In the wake of this experience, the Marine Corps should “provide much more detailed how-to to those young commanders,” he said. It will be the responsibility of the First MEF to be the advocate for that.

Army officials, for their part, have recognized that, even though nation building is not what the service is about, soldiers have done remarkable work in recent peacekeeping operations, despite having received little guidance from the civilian leadership.

“Peace enforcement is challenging business,” said Army Gen. John Keane, vice chief of staff. “We’ve been enforcing the peace in the Sinai since ‘82, and we’ve been in Bosnia for eight years now,” he told reporters. Afghanistan and Iraq, however, are “even more dramatic in my own mind, because you fundamentally have changed the entire regime, and you are attempting to deal with a new form of government.”

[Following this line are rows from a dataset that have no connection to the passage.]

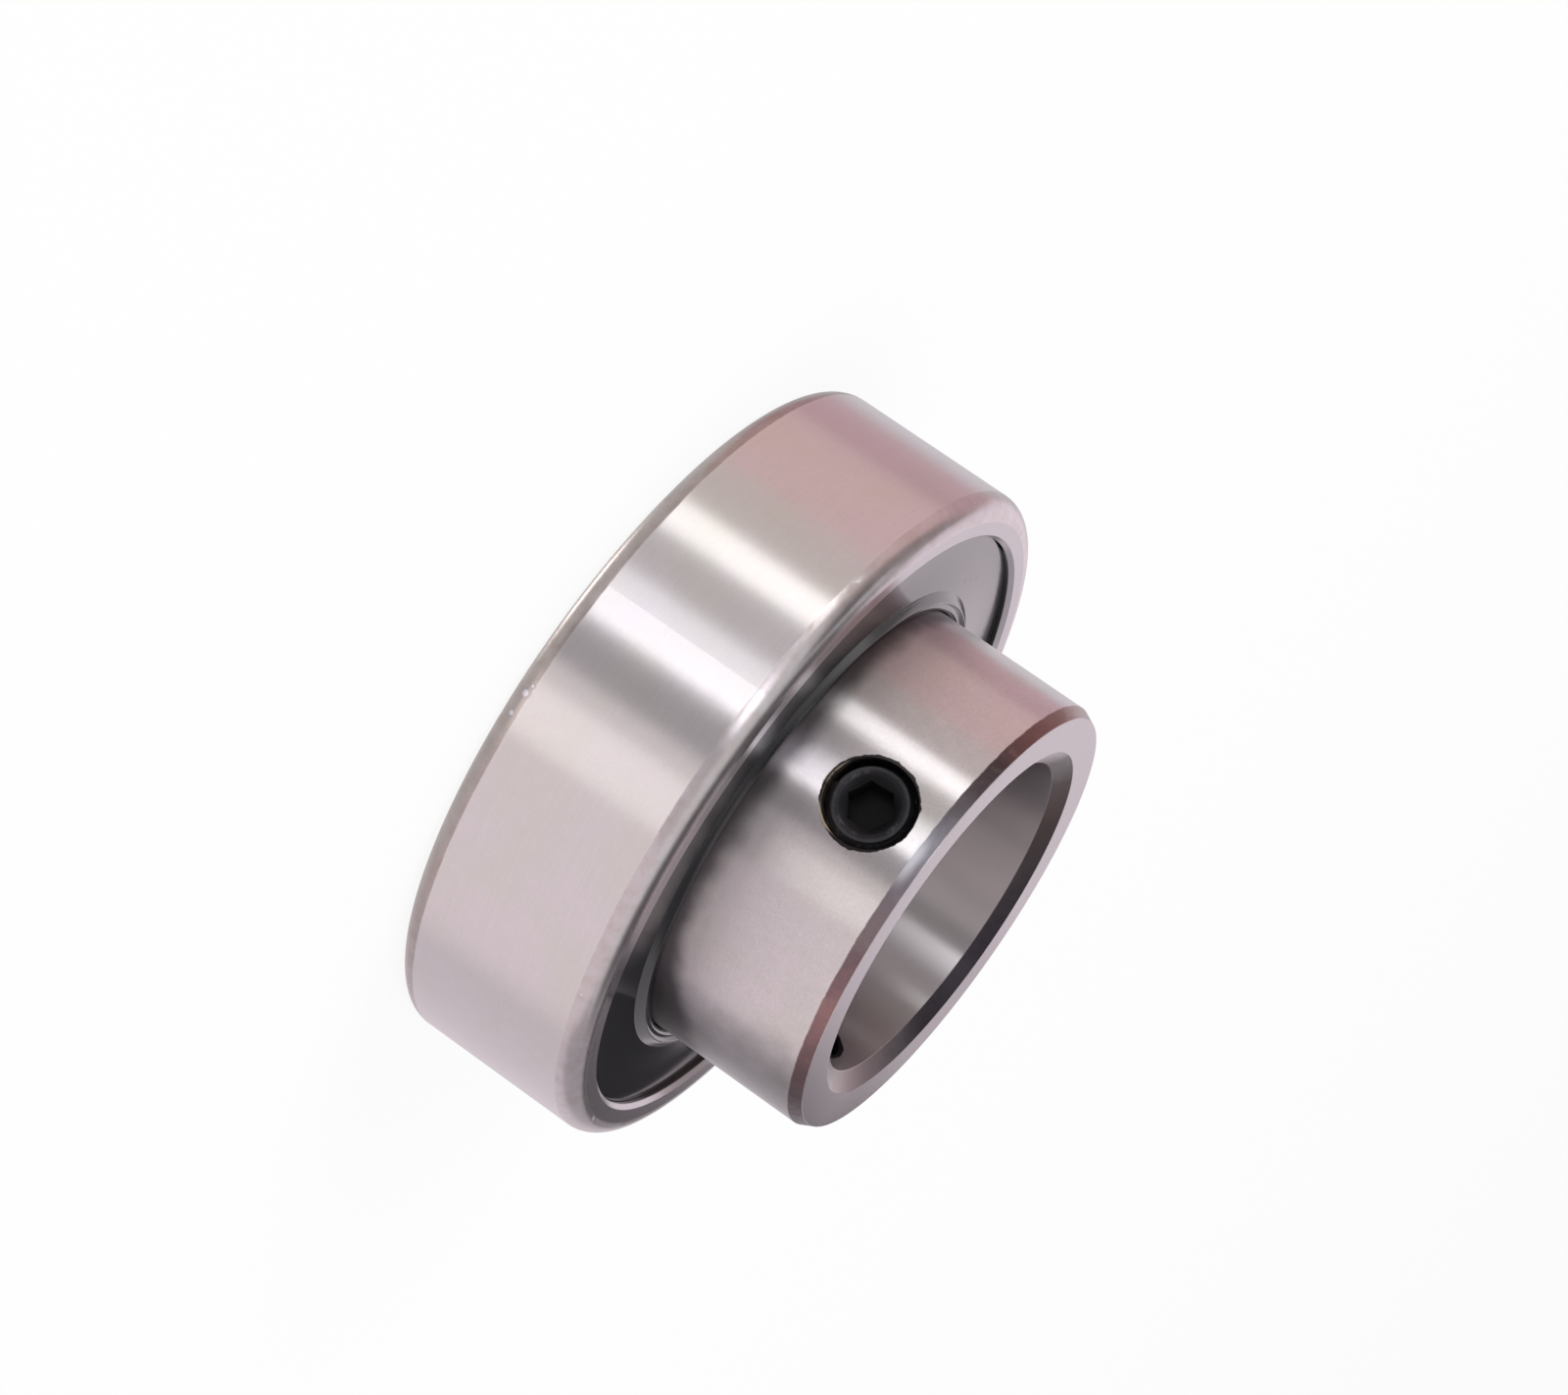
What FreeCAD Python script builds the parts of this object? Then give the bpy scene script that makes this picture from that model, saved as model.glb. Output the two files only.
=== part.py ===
import FreeCAD, Part
import math
import os
import Sketcher

# Insert bearing with a cylindrical outer ring, an extended inner ring that two set
# screws hold on its shaft, nine balls in a riveted ribbon cage and two rubber seals.
# The axis is Z, the extended end is up, and the origin is on the axis in the middle
# of the outer ring. Sizes are in millimetres and degrees.

doc = FreeCAD.newDocument("InsertBearing")
sheet = doc.addObject("Spreadsheet::Sheet", "Sizes")

drivingSizes = {
    # across the bearing, from the shaft outwards
    "boreDiameter": 25.0,
    "collarWall": 4.5,
    "shoulderGap": 5.05,
    "ringWall": 3.95,
    # along the axis, from the middle of the balls outwards
    "ballDiameter": 7.938,
    "pocketGap": 0.12,
    "cageThickness": 0.8,
    "cageToSeal": 0.611,
    "sealThickness": 1.4,
    "sealSink": 0.6,
    "collarReach": 12.0,
    # raceways, balls and cage
    "ballCount": 9,
    "ballClearance": 0.05,
    "innerGrooveRatio": 0.52,
    "outerGrooveRatio": 0.53,
    "cageSideGap": 1.05,
    "rivetDiameter": 1.2,
    "rivetGap": 0.02,
    "rivetHeadDiameter": 1.9,
    "rivetHeadHeight": 0.45,
    # edges of the rings
    "rimRadius": 1.5,
    "mouthChamfer": 0.3,
    "shoulderChamfer": 0.25,
    "collarChamferRise": 0.45,
    "collarChamferDepth": 0.9,
    "boreChamferRise": 1.35,
    "boreChamferDepth": 0.8,
    "backEdgeRadius": 0.6,
    "backBoreChamfer": 0.8,
    # seals and the grooves that they snap into
    "recessStep": 1.05,
    "undercutDepth": 0.4,
    "undercutHeight": 0.85,
    "undercutSlope": 0.25,
    "rimGap": 0.04,
    "rimRound": 0.2,
    "beadWidth": 1.7,
    "beadHeight": 0.3,
    "lipGap": 0.05,
    "lipDrop": 0.5,
    "lipUndercut": 0.5,
    # set screws and their holes
    "screwDiameter": 6.0,
    "screwSetback": 5.35,
    "screwAngle": 120.0,
    "screwSink": 0.45,
    "tipGap": 0.05,
    "threadGap": 0.05,
    "holeMouthRise": 0.35,
    "holeMouthDepth": 0.75,
    "faceChamferRise": 0.28,
    "faceChamferDepth": 0.3,
    "pointChamfer": 0.9,
    "cupDiameter": 3.0,
    "cupDepth": 0.6,
    "keySize": 3.0,
    "socketDepth": 2.0,
    "socketAngle": -4.0,
}
for row, (alias, value) in enumerate(drivingSizes.items(), start=1):
    sheet.set(f"A{row}", alias)
    sheet.set(f"B{row}", str(value))
    sheet.setAlias(f"B{row}", alias)
doc.recompute()


def size(alias):
    return f"Sizes.{alias}"


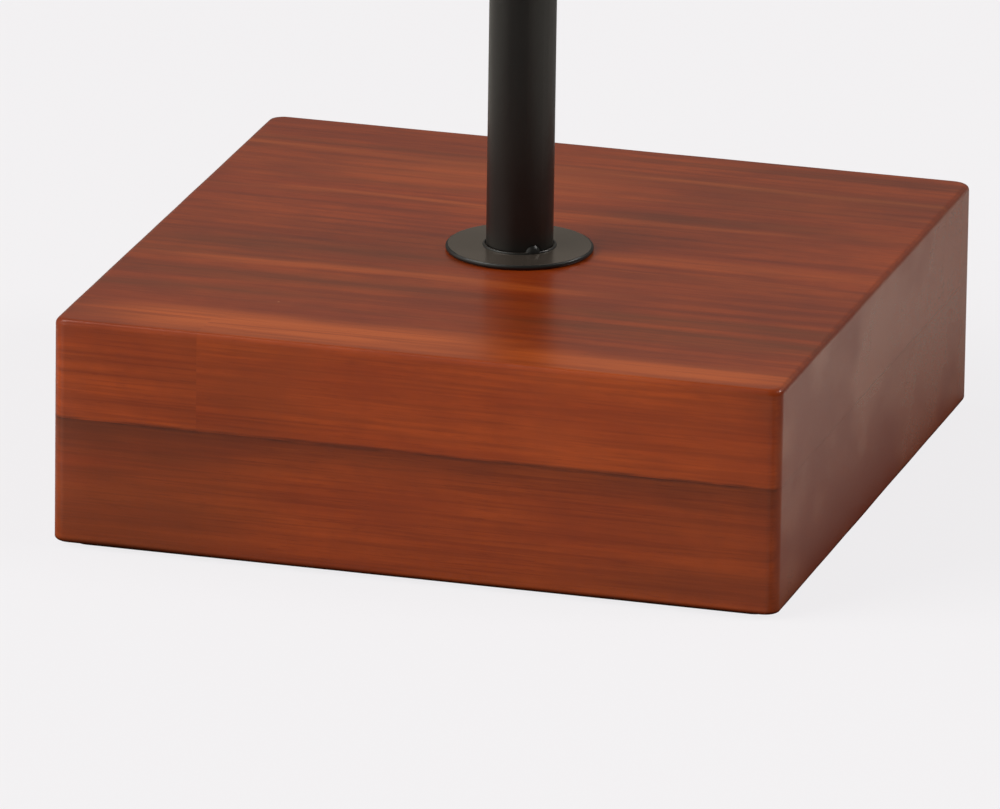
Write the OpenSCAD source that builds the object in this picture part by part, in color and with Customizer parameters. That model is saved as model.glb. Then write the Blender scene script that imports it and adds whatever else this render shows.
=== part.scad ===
// Mug tree: a block of two glued boards carries an upright steel tube with six
// screwed-in hooks in three opposed pairs, each pair turned from the one below.
// The frame stands on the felt's underside: Z is the post's axis, and -Y is the block's front.

/* [Block] */
// Side of the square block
block_w = 140; // [125:1:165]
// Thickness of the upper board
upper_board_t = 19; // [16:0.5:25]
// Thickness of the lower board
lower_board_t = 24.5; // [22:0.5:26]
// Thickness of the felt sheet under the block
felt_t = 1; // [0.8:0.1:2]
// Radius of the block's upright corners
corner_r = 2.5; // [1.5:0.5:6]
// Easing along the block's top and bottom edges
edge_ease = 0.8; // [0.4:0.1:1.2]

/* [Post] */
// Outer diameter of the steel tube
post_d = 12.7; // [12.4:0.1:13.4]
// Wall of the steel tube
post_wall = 1.2; // [1:0.1:1.4]
// Length of the steel tube
post_len = 280; // [240:5:320]
// Diameter of the plate under the tube
plate_d = 28; // [24:1:36]
// Thickness of the plate under the tube
plate_t = 1; // [0.8:0.1:2]
// Direction of the key in the tube's foot, in degrees from +X
key_turn = -50; // [-180:5:180]

/* [Arms] */
// Drop from the tube's top to the highest pair of arms
top_drop = 46; // [30:1:60]
// Drop from one pair of arms to the next
tier_step = 58; // [45:1:65]
// Turn from one pair of arms to the next, in degrees
tier_turn = 60; // [30:5:90]
// Diameter of the bent rod
arm_d = 6; // [5:0.5:7]
// Distance from the post's axis to the start of the bend
straight_reach = 48; // [35:1:60]
// Radius of the bend, to the rod's centreline
bend_r = 24; // [16:1:32]
// Angle of the bend
bend_angle = 62; // [40:1:80]
// Length of the straight tip, which the cap covers
tip_len = 15; // [10:1:25]

/* [Knob] */
// Diameter of the knob's ball
knob_d = 25; // [22:1:32]
// Diameter of the knob's collar
collar_d = 17; // [15:1:20]

/* [Hidden] */
$fn = 72;
gap = 0.05;       // running clearance between a part and the bore that it sits in
saddle_gap = 0.02; // clearance between a saddle washer and the tube

// Heights, from the surface that the tree stands on
lower_z = felt_t;
upper_z = lower_z + lower_board_t;
plate_z = upper_z + upper_board_t;
post_z = plate_z + plate_t;
post_top = post_z + post_len;

// Felt sheet
felt_inset = 3;
felt_hole_d = 26;

// M8 cap screw from below, with its washers, in the lower board's counterbore
bolt_d = 8;
bolt_len = 50;
bolt_head_d = 13;
bolt_head_h = 8;
bolt_key = 6;
bolt_key_depth = 4;
bolt_hole_d = 9;
flat_washer_d = 20;
flat_washer_t = 1.6;
spring_washer_d = 13;
spring_washer_t = 2;
spring_split = 1.4;
recess_d = 22;
recess_depth = bolt_head_h + flat_washer_t + spring_washer_t + 0.4;
recess_top = lower_z + recess_depth;
flat_washer_z = recess_top - flat_washer_t;
spring_washer_z = flat_washer_z - spring_washer_t;

// Fittings inside the tube
bore_d = post_d - 2 * post_wall;
plug_d = bore_d - 2 * gap;
plug_len = 18;
core_len = 14;
top_nut_len = 14;
tube_bevel = 0.3;
key_d = 3.4;     // domed key on the plate
notch_d = 3.6;   // notch in the tube's foot, round the key
key_sink = 0.9;  // how far the dome's centre is inside the tube's surface
foot_root = 0.3; // how far the key and the bead reach down into the plate
bead_r = 0.3;    // half-round bead on the plate, round the tube's foot

// Arm fittings
stud_d = 5;
stud_inset = 0.8;
saddle_d = 9;
saddle_rim = 0.5;
shoulder_r = post_d / 2 + 2.9;
tip_d = arm_d - 0.4; // the tip is turned down for its cap
tip_root = 1;        // how far the tip's cylinder reaches back into the bend
cap_wall = 1.3;
tiers = 3;

// Knob and its stud
collar_h = 4;
neck_d = 11;
neck_h = 1.6;
knob_stud_d = 6;
knob_stud_len = 26;

ARMS = [for (i = [0 : 2 * tiers - 1]) i];

// ---- Shared shapes ----

// A bar along +X, from x0 to x1
module bar_x(d, x0, x1) {
    translate([x0, 0, 0]) rotate([0, 90, 0]) cylinder(d = d, h = x1 - x0);
}

module ring(d_out, d_in, h) {
    difference() {
        cylinder(d = d_out, h = h);
        translate([0, 0, -1]) cylinder(d = d_in, h = h + 2);
    }
}

module rounded_square(w, r) {
    square([w, w - 2 * r], center = true);
    square([w - 2 * r, w], center = true);
    for (x = [-1, 1], y = [-1, 1]) translate([x, y] * (w / 2 - r)) circle(r = r);
}

// A long bar along X whose section is a board's, with its edges eased above or below
module eased_bar(t, ease_top, ease_bottom) {
    half = block_w / 2;
    rotate([90, 0, 90]) linear_extrude(2 * block_w, center = true) polygon([
        [-half + ease_bottom, 0],
        [half - ease_bottom, 0],
        [half, ease_bottom],
        [half, t - ease_top],
        [half - ease_top, t],
        [-half + ease_top, t],
        [-half, t - ease_top],
        [-half, ease_bottom]
    ]);
}

// A board as wide as the block, with its edges eased above or below
module board(t, ease_top = 0, ease_bottom = 0) {
    intersection() {
        linear_extrude(t) rounded_square(block_w, corner_r);
        eased_bar(t, ease_top, ease_bottom);
        rotate(90) eased_bar(t, ease_top, ease_bottom);
    }
}

// ---- Block ----

module felt_pad() {
    color([0.08, 0.075, 0.07]) difference() {
        linear_extrude(felt_t) rounded_square(block_w - 2 * felt_inset, corner_r);
        translate([0, 0, -1]) cylinder(d = felt_hole_d, h = felt_t + 2);
    }
}

module lower_board() {
    color([0.42, 0.17, 0.09]) translate([0, 0, lower_z]) difference() {
        board(lower_board_t, ease_bottom = edge_ease);
        translate([0, 0, -1]) cylinder(d = bolt_hole_d, h = lower_board_t + 2);
        translate([0, 0, -1]) cylinder(d = recess_d, h = recess_depth + 1);
    }
}

module upper_board() {
    color([0.5, 0.22, 0.12]) translate([0, 0, upper_z]) difference() {
        board(upper_board_t, ease_top = edge_ease);
        translate([0, 0, -1]) cylinder(d = bolt_hole_d, h = upper_board_t + 2);
    }
}

// ---- Screw that holds the post to the block ----

module base_bolt() {
    color("silver") {
        difference() {
            translate([0, 0, spring_washer_z - bolt_head_h]) cylinder(d = bolt_head_d, h = bolt_head_h);
            translate([0, 0, spring_washer_z - bolt_head_h - 1])
                cylinder(d = bolt_key / cos(30), h = bolt_key_depth + 1, $fn = 6);
        }
        translate([0, 0, spring_washer_z]) cylinder(d = bolt_d - 2 * gap, h = bolt_len);
    }
}

module spring_washer() {
    color("silver") translate([0, 0, spring_washer_z]) difference() {
        ring(spring_washer_d, bolt_d + 0.3, spring_washer_t);
        rotate(30) translate([0, -spring_split / 2, -1])
            cube([spring_washer_d, spring_split, spring_washer_t + 2]);
    }
}

module flat_washer() {
    color("silver") translate([0, 0, flat_washer_z]) ring(flat_washer_d, bolt_d + 0.4, flat_washer_t);
}

// ---- Post ----

// A washer with a full-round rim. A bead round the tube's foot centres it, and a key stops it turning.
module foot_plate() {
    color([0.2, 0.19, 0.18]) translate([0, 0, plate_z]) {
        difference() {
            union() {
                cylinder(d = plate_d - plate_t, h = plate_t);
                rotate_extrude() translate([(plate_d - plate_t) / 2, plate_t / 2]) circle(d = plate_t);
                translate([0, 0, plate_t]) foot_bead();
            }
            translate([0, 0, -1]) cylinder(d = bolt_d + 0.4, h = plate_t + 2);
        }
        translate([0, 0, plate_t]) rotate(key_turn) foot_key();
    }
}

module foot_bead() {
    rotate_extrude() intersection() {
        translate([post_d / 2 + gap + bead_r, 0]) circle(r = bead_r);
        translate([0, -foot_root]) square([post_d, foot_root + bead_r]);
    }
}

// A ball that is centred just inside the tube's surface, at +X
module foot_dome(d) {
    translate([post_d / 2 - key_sink, 0, 0]) sphere(d = d);
}

module foot_key() {
    intersection() {
        translate([0, 0, -foot_root]) ring(post_d + 2 * key_d, bore_d, foot_root + key_d);
        foot_dome(key_d);
    }
}

module foot_plug() {
    color("silver") translate([0, 0, post_z]) ring(plug_d, bolt_d, plug_len);
}

module post() {
    color([0.12, 0.12, 0.115]) difference() {
        translate([0, 0, post_z]) rotate_extrude() polygon([
            [bore_d / 2, 0],
            [post_d / 2 - tube_bevel, 0],
            [post_d / 2, tube_bevel],
            [post_d / 2, post_len],
            [bore_d / 2, post_len]
        ]);
        for (tier = [0 : tiers - 1]) at_tier(tier) bar_x(stud_d + 2 * gap, -post_d, post_d);
        translate([0, 0, post_z]) rotate(key_turn) foot_dome(notch_d);
    }
}

// ---- Arms ----

// Places children at the middle of a pair of arms, with +X along the pair's first arm
module at_tier(tier) {
    translate([0, 0, post_top - top_drop - (tiers - 1 - tier) * tier_step])
        rotate(tier * tier_turn) children();
}

// Places children at arm i, which points along +X. The arms of a pair are opposite.
module at_arm(i) {
    at_tier(floor(i / 2)) rotate(180 * (i % 2)) children();
}

// Places children where the bend ends, with +Z along the rod
module at_tip() {
    translate([straight_reach + bend_r * sin(bend_angle), 0, bend_r * (1 - cos(bend_angle))])
        rotate([0, 90 - bend_angle, 0]) children();
}

// A cross-tapped steel core inside the tube, which both arms of a pair screw into
module arm_core(tier) {
    color("silver") at_tier(tier) difference() {
        translate([0, 0, -core_len / 2]) cylinder(d = plug_d, h = core_len);
        bar_x(stud_d, -post_d, post_d);
    }
}

module arm(i) {
    color([0.12, 0.12, 0.115]) at_arm(i) {
        bar_x(stud_d - 2 * gap, stud_inset, shoulder_r);
        bar_x(arm_d, shoulder_r, straight_reach);
        translate([straight_reach, 0, bend_r]) rotate([90, 0, 0]) rotate([0, 0, -90])
            rotate_extrude(angle = bend_angle) translate([bend_r, 0]) circle(d = arm_d);
        at_tip() translate([0, 0, -tip_root]) cylinder(d = tip_d, h = tip_root + tip_len);
    }
}

// Its hollow face beds on the tube, and its flat face takes the arm's shoulder
module saddle_washer(i) {
    color([0.12, 0.12, 0.115]) at_arm(i) difference() {
        union() {
            bar_x(saddle_d, 1, shoulder_r - saddle_rim);
            translate([shoulder_r - saddle_rim, 0, 0]) rotate([0, 90, 0])
                cylinder(d1 = saddle_d, d2 = saddle_d - 2 * saddle_rim, h = saddle_rim);
        }
        bar_x(stud_d + 2 * gap, 0, shoulder_r + 1);
        translate([0, 0, -saddle_d]) cylinder(r = post_d / 2 + saddle_gap, h = 2 * saddle_d);
    }
}

module tip_cap(i) {
    cap_d = arm_d + 2 * cap_wall;
    color([0.06, 0.06, 0.06]) at_arm(i) at_tip() difference() {
        union() {
            cylinder(d = cap_d, h = tip_len);
            translate([0, 0, tip_len]) sphere(d = cap_d);
        }
        translate([0, 0, -1]) cylinder(d = tip_d, h = 1 + tip_len);
    }
}

// ---- Knob ----

module top_nut() {
    color("silver") translate([0, 0, post_top - top_nut_len]) ring(plug_d, knob_stud_d, top_nut_len);
}

module knob_stud() {
    color("silver") translate([0, 0, post_top - knob_stud_len / 2])
        cylinder(d = knob_stud_d - 2 * gap, h = knob_stud_len);
}

// A turned collar, a short neck and a ball
module knob() {
    ball_z = collar_h + neck_h + sqrt(pow(knob_d / 2, 2) - pow(neck_d / 2, 2));
    color([0.5, 0.22, 0.12]) translate([0, 0, post_top]) difference() {
        union() {
            cylinder(d = collar_d, h = collar_h);
            cylinder(d = neck_d, h = ball_z);
            translate([0, 0, ball_z]) sphere(d = knob_d);
        }
        translate([0, 0, -1]) cylinder(d = knob_stud_d, h = knob_stud_len / 2 + 2);
    }
}

felt_pad();
lower_board();
upper_board();
base_bolt();
spring_washer();
flat_washer();
foot_plate();
foot_plug();
post();
arm_core(0);  // arm_core_low
arm_core(1);  // arm_core_middle
arm_core(2);  // arm_core_high
for (i = ARMS) {
    arm(i);
    saddle_washer(i);
    tip_cap(i);
}
top_nut();
knob_stud();
knob();
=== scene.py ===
"""Looks of the mug tree: rounded boards, felt, fasteners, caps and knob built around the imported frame.

Everything is in metres in the frame's own axes: +Z is the post, -Y the front of the block.
"""

import math

import bpy
from mathutils import Matrix, Vector, noise


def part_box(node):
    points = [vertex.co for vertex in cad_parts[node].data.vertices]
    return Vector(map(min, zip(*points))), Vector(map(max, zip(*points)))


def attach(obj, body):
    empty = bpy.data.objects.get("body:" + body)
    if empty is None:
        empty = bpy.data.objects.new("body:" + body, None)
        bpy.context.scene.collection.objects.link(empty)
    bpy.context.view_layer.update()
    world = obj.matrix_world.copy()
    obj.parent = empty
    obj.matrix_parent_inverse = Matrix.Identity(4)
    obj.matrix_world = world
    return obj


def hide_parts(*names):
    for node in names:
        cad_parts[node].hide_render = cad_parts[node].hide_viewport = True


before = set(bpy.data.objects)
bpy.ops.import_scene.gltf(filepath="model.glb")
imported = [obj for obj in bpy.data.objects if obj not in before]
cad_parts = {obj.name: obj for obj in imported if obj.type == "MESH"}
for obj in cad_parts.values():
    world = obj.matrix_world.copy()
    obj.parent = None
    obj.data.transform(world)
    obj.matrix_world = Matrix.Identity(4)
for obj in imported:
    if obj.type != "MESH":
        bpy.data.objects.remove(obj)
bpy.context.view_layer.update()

MM = 0.001
BODY = "root"
SMOOTH_LIMIT = math.radians(32)


# ---------------------------------------------------------------- node graphs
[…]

The primary military mission there, he said, is to provide a secure stable environment, so that the country can return to some kind of normalcy. As far as nation building goes, soldiers have taken the initiative to do things they were not necessarily trained to do. “Without any guidance whatsoever, our division commanders restarted the entire school system,” said Keane. “They cleaned out the schools, they found the teachers, brought them back, and then they brought the students back. That is pretty remarkable. ... They also started these local governments at the city and provincial level, established criteria that just used common sense on what the criteria should be for elected officials. No one gave them a blue print for that.

“But the military is useful in getting a country jump started, so it is moving to some kind of self rule. But for the long-term health of the nation, we really have to bring in others to help the military do this.”